After a long battle in December, the Tohono O’odham Nation, a southern Arizona tribe, opened the doors of the Desert Diamond Casino – West Valley, located at the edge of Glendale on the western side of Phoenix. However, a lawmaker that was trying to stop the construction of the Arizona tribe’s casino, Sen. John McCain, is still bothered by the situation.

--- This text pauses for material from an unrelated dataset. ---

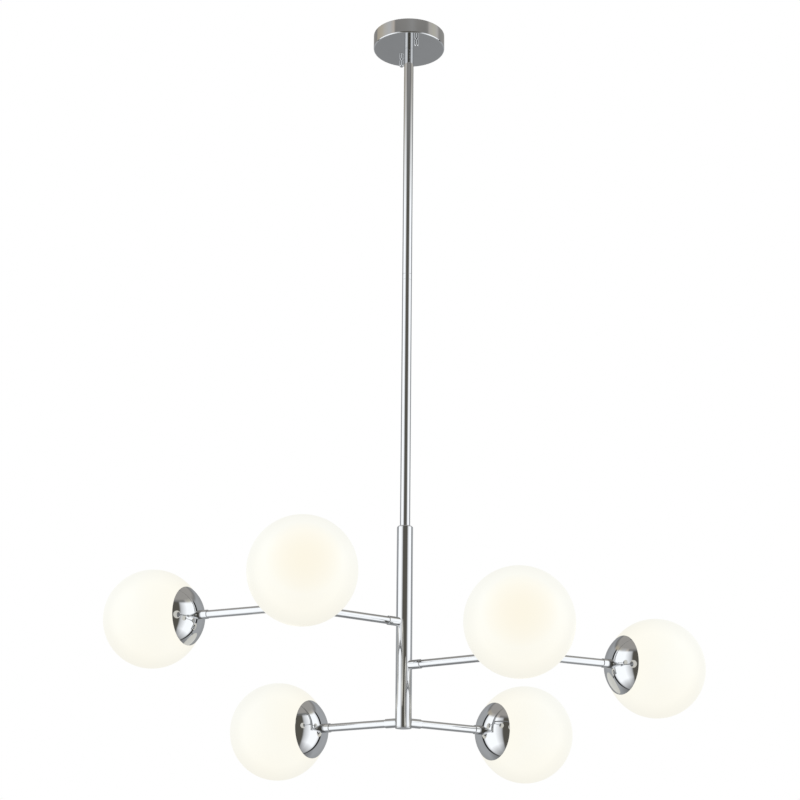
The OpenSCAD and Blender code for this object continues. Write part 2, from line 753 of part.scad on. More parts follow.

McCain sponsored S.152, the Keep the Promise Act, that would have blocked the construction of the casino even though federal courts have ruled in the tribe’s favor repeatedly to use its land for gaming. The bill was approved by the Senate Indian Affairs Committee in April, but it never made it to the Senate because it was believed to have a controversial nature. Bothered by it, McCain blamed the vice chairman of the panel, Sen. Jon Tester for blocking it. “I’m still unhappy about the situation and the fact that Sen. Jon Tester blocked the legislation,” he said publically at a meeting.

Despite his opposition, the Tohono O’odham Nation debuted the casino and a large crowd gathered for the opening. McCain might still try to close the tribe’s casino, but it may be difficult to succeed as it would put over 500 people out of work. In addition, closing the casino could cost the federal government a billion dollar in damages, according the Government Accounting Office.